There are three areas that the President highlighted when he took over the chairmanship, and where progress in each would make a significant impact on the continent. The first and perhaps most challenging is ‘Silencing the Guns’; the second is the implementation of the African Continental Free Trade Agreement; and the third is improving governance in Africa through the APRM.
No shortage of guns to silence
East Africa and the Horn have seen the rise of extremist attacks in Kenya, which have spilled over to Tanzania and northern Mozambique. There is a complex web of interlocking conflicts across the Sahel, and instability continues in the Central African Republic, Somalia and the Democratic Republic of Congo. Africa Confidential recently wrote that conflict in 13 African countries affects some 25 million people, retarding economic growth and regional integration. The report states that ‘five sprawling conflicts and crises – in Ethiopia, Nigeria, Somalia, Sudan and South Sudan – have forced over 10 million people to flee their homes’.
The nexus between peace and development has long been a strong theme in democratic South Africa’s foreign policy. The country has played a seminal role in attempting to resolve complex conflicts across the continent and has also championed peace-making, stronger AU-UN relations and women, peace and security during its current tenure on the UN Security Council.
Ramaphosa specifically mentioned the conflicts in Libya and South Sudan attributing ‘ulterior motives’ to interventions by non-African states. Libya’s nine-year civil war has been internationalised, with Russia, Saudi Arabia, Qatar and Turkey all involved, including through supplying weaponised drones to their proxies. Africa’s newest state, South Sudan, remains wracked by warring political factions.
South Africa as the AU chair this year should propel the organisation from the margins to the centre of conflict resolution in cases like Libya and South Sudan. In doing so, South Africa will have to take on the external actors helping to fuel the conflict, including ones which are allies and friends of our country. It will take the deployment of diplomats, mediators, and South Africa’s skills in building consensus through diplomatic means.

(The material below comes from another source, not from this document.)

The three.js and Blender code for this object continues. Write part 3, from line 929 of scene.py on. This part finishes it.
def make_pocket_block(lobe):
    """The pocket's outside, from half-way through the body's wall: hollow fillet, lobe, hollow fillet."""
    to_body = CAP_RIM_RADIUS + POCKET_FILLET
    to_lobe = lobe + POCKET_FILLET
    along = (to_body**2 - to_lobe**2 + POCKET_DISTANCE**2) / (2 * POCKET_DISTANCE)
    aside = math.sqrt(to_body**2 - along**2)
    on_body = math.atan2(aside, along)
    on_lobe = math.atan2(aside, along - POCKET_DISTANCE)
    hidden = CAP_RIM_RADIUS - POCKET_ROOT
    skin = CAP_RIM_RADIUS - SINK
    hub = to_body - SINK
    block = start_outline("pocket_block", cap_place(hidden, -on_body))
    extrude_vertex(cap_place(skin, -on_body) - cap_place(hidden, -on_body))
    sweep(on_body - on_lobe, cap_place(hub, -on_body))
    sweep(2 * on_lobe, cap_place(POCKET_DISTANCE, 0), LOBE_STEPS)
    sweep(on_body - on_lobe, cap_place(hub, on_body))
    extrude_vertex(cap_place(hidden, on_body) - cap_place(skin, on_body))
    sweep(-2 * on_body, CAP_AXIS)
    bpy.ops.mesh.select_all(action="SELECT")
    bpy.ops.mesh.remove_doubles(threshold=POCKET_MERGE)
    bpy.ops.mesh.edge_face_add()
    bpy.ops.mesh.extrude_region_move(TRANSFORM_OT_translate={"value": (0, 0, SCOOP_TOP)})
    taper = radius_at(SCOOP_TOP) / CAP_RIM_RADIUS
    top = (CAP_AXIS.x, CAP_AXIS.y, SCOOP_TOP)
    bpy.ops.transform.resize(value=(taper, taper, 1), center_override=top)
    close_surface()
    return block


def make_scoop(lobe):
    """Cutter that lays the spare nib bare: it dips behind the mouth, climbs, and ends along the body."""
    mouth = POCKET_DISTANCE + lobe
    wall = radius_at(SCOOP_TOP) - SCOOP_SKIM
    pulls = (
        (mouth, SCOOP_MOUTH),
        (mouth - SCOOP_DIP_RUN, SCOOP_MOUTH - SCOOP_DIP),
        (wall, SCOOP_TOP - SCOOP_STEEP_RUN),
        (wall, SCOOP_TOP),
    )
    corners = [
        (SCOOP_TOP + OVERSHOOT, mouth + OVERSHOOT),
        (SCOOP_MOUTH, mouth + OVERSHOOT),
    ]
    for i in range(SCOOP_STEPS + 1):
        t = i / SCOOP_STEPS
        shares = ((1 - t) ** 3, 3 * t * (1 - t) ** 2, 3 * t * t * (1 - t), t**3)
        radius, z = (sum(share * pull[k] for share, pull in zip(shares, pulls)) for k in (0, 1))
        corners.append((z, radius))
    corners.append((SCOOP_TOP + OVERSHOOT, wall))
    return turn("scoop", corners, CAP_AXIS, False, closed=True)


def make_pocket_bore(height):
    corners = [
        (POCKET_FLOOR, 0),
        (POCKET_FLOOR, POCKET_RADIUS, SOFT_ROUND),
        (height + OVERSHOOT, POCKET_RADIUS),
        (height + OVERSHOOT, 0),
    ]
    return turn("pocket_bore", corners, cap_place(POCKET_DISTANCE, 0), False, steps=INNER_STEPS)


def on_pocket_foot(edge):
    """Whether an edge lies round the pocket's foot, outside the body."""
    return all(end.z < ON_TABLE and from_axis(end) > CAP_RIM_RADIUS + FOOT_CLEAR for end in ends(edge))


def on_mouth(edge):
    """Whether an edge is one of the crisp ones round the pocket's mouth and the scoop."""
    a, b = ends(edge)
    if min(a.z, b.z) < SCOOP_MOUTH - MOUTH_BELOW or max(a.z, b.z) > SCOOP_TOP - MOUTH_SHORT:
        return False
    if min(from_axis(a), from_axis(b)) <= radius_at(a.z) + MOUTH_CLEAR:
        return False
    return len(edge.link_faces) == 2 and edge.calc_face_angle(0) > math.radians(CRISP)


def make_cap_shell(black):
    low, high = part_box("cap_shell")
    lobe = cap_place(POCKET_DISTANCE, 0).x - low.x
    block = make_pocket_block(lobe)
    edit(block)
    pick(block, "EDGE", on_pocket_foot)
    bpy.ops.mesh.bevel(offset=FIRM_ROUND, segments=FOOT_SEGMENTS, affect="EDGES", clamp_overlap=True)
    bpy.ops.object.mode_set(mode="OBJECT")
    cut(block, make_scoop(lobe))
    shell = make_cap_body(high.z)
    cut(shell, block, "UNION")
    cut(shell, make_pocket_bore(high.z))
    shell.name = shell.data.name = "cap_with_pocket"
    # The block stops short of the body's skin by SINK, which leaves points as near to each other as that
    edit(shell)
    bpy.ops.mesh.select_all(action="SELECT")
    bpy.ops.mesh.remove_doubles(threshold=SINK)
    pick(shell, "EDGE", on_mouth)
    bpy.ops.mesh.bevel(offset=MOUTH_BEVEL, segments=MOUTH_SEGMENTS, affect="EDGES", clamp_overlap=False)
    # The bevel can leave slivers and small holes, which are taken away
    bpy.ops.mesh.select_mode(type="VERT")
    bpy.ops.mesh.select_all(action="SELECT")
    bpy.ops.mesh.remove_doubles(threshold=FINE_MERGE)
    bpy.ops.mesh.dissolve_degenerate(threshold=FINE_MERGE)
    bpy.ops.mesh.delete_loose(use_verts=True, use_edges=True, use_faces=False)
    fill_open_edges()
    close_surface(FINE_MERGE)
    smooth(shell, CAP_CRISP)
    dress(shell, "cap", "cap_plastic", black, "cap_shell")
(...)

Keeping to the free trade agreement timetable
The second critical area for South Africa will be the economic integration of Africa, a long-held Pan-Africanist dream, of which the African Continental Free Trade Agreement (AfCFTA), due to come into operation in July this year, is the high point. According to estimates from the UN Economic Commission for Africa, the agreement could improve intra-African trade by 52.3% by doing away with import duties, and double this if there is also the reduction of non-tariff barriers. The growth and economic development the agreement can generate are crucial to tackle poverty and inequality and the resultant political and social instability.

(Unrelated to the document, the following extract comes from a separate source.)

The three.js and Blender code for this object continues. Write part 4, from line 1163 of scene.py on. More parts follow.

South Africa must ensure that the AU keeps to its timetable to begin trading under the AfCFTA on 1 July 2020. This will entail closely monitoring and encouraging the various ongoing negotiations. The first priority is finalising the rules of origin and tariff schedules. The second is to ensure that the remaining countries that still need to deposit their instruments with the AU, do so during 2020, and relatedly, that all countries implement it.
The country lobbied hard – and successfully – at the AU for South African Wamkele Mene to be elected as Secretary General of the AfCFTA, which will be headquartered in Accra, Ghana. Securing the election of Mr Mene was a vital element to ensure that the Secretariat was led by a technically competent individual and was not overtly politicised.
However, South Africa needs to balance its engagement carefully and not overplay its hand; after all we are among those that stand to benefit the most, and sensitivity to that is necessary to ensure that there is no backlash against our business or the agreement in general. Which is why it is also important to finalise compensation mechanisms for those countries that stand to lose out.
The experience and resources of the National Treasury and Department of Trade and Industry would be of immense value in supporting the president’s efforts. It also ties in well with his natural strengths and domestic priorities of attracting investments and turning the sluggish South African economy around. He could also work hard to bring South African business fully on board.
On the governance front, South Africa was a critical player in conceptualising and creating the APRM, the continent’s main governance promotion and monitoring instrument. South Africa houses the APRM Secretariat and has invested heavily in supporting the system. The South African government contributed $10,7 million to the APRM between 2004 and 2018. The APRM’s total income in this period from member states was $48.8 million.
It now has a chance to get a return on its investment and provide visionary political leadership once again to promote good governance, at home and abroad, especially since South Africa is due to undertake its second APRM review. The last review had little effect. We need to do better this time. Doing so will also provide an example to the rest of the continent.
The country has always emphasised that without good governance in Africa, there cannot be real peace or prosperity. Elevating governance, therefore, is a critical component of silencing the guns. But for the APRM to be successful the ‘peer’ forum has to be frank and honest with the outcomes of the peer review processes. They should not let leaders off the hook, when reports identify serious governance challenges. President Ramaphosa can inject a new dynamism and accountability into these discussions.
These are all significant undertakings and South Africa cannot achieve them on its own, especially given its current domestic challenges. It needs to work with strong partners inside and outside Africa. The country’s past ability to bring people together and build bridges to solutions must be a significant tool in its armoury, illustrating its credentials as a reliable, credible and capable leader in Africa and partner with external actors who share a commitment to diplomacy and effective multilateralism.